Given volatile market conditions, none of these stocks are for the
faint-hearted, and buyers should look at them as long-term investments.
They should also stick with highly liquid stocks with solid growth
prospects, analysts say. Companies with stocks listed on the U.S. stock
exchanges come first, followed by those considered benchmark issues in
the local markets.
'Flavor of the Month'
Mr. Garcia likes Brazil's Telecomunicacoes Brasileiras SA, or Telebras,
which is slated to sell off a dozen of its regional telecommunications
subsidiaries later this year. "It's the flavor of the month and the most
liquid stock in Latin America," he says. Santander expects Telebras
stock to rise more than 50% within 12 months.
Venezuela's markets have been shaken by low oil prices and the start of
presidential campaigns, but Mr. Garcia says steelmaker Siderurgica
Venezolana Saca, or Sivensa, is worth a look. "The stock's level is
absurd," he says. "This company has been overpunished," he says. Sivensa
was part of an international consortium that bought the state steel
company Sidor earlier this year.
Salomon Smith Barney's Latin America stock strategist, James Barrineau,
likes Venezuela's Electricidad de Caracas SA, or EDC, a Caracas power
company. EDC "looks cheap by virtually every measure and the utility
sector looks like it will get earning growth overall, if you close your
eyes and not worry about the presidential elections," he says.
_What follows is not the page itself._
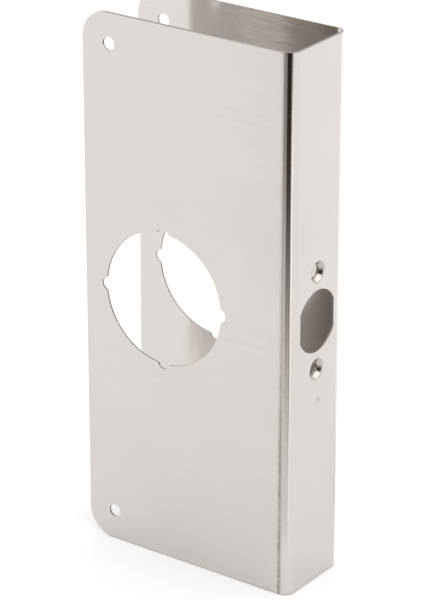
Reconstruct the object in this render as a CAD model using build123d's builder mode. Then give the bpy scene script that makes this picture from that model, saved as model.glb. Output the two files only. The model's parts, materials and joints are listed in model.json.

Many of Mr. Barrineau's picks -- and those of other analysts -- come
from Mexico, where he is fond of the banking, retail and television
sectors. He expects Grupo Televisa SA and TV Azteca SA to benefit from a
flow of cash from advertisers in soccer-mad Mexico during this summer's
World Cup in France.
Mexican banks are another bold bet. Their stocks have been beaten down
in recent weeks because of the government's failure to push major
financial-sector reforms through Congress as well as by a U.S. Customs
Service money-laundering sting that implicated many Mexican banks.
Picks in Mexican Banking
Eduardo Cabrera, Latin America strategist for Merrill Lynch & Co., likes
the two giants of Mexico's banking sector, Grupo Financiero
Banamex-Accival SA and Grupo Financiero Bancomer SA. The banking rout
"is way overdone," Mr. Cabrera says.
The same holds for Mexico's largest retailer, Cifra SA. Cifra shares
have fallen more than a third year-to-date largely as a result of poor
first quarter-earnings numbers. Mr. Cabrera argues that Wal-Mart Stores
Inc., which purchased control of Cifra last year, has things well under
control, and it is a good opportunity to buy what he calls "the premier
retailer in Latin America."
Cemex SA is among the top picks for Damian Fraser, head of research in
Mexico City for Caspian Securities. The Monterrey cement giant's shares
have fallen by 17% during the past month despite healthier-than-expected
first-quarter earnings and an improving balance sheet. Cemex's stock is
trading at a discount to other Latin American cement companies.